Keys to getting out of the group:

  • Keep the defensive line emotionally switched on after minute 80, with the Perth match as the clearest warning sign.
  • Turn one of the first two matches into a clean-sheet win; Japan’s entire qualifying identity is built around that platform.
  • Maintain scoring spread: the qualifiers show Japan can score through multiple names, which reduces dependence on a single match-winner.
  • Treat the third match as a “finish the job” game regardless of the European opponent’s identity: control the tempo, avoid chaos, protect the box.

Editorial opinion

Japan’s qualifiers were not just successful; they were expressive. There’s a difference. A team can qualify by surviving, by grinding, by escaping. Japan qualified by imposing a rhythm that opponents couldn’t breathe in, let alone play through: 54 goals scored across the listed matches, only 3 conceded, and a trail of scorelines that feel less like accidents and more like a standard. That standard is the real asset they carry into Group F—because in a World Cup, the first currency you need is reliability.

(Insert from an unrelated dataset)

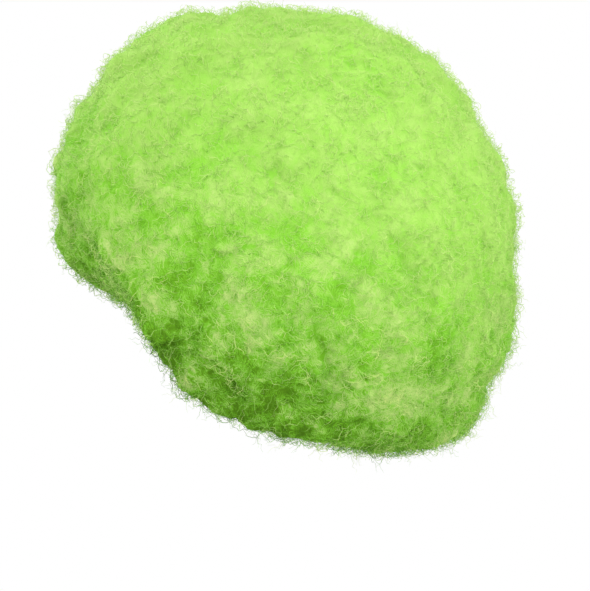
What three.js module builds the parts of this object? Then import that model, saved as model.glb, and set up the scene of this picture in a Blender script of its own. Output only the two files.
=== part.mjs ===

But reliability is not a certificate, it’s a practice. The 0–1 in Perth on 5 June 2025 is the kind of goal that follows you into tournament football if you don’t stare it down. Ninety minutes of control, one late moment, and suddenly the match is a lesson. Japan’s path suggests they have the tools to learn it quickly: they answered that defeat with a 6–0 over Indonesia five days later. The question is whether they can translate that response into a World Cup environment where “answering” might not come until four days later, and the table might not forgive you.

The campaign’s final image is the one worth keeping in the locker room: Australia scoring at 90 minutes, the scoreboard flipping on a single event, the reminder that control must last to the last whistle. Japan have every right to walk into Group F with confidence—earned, not borrowed. But the most valuable confidence is the kind that still checks the door is locked before turning out the lights.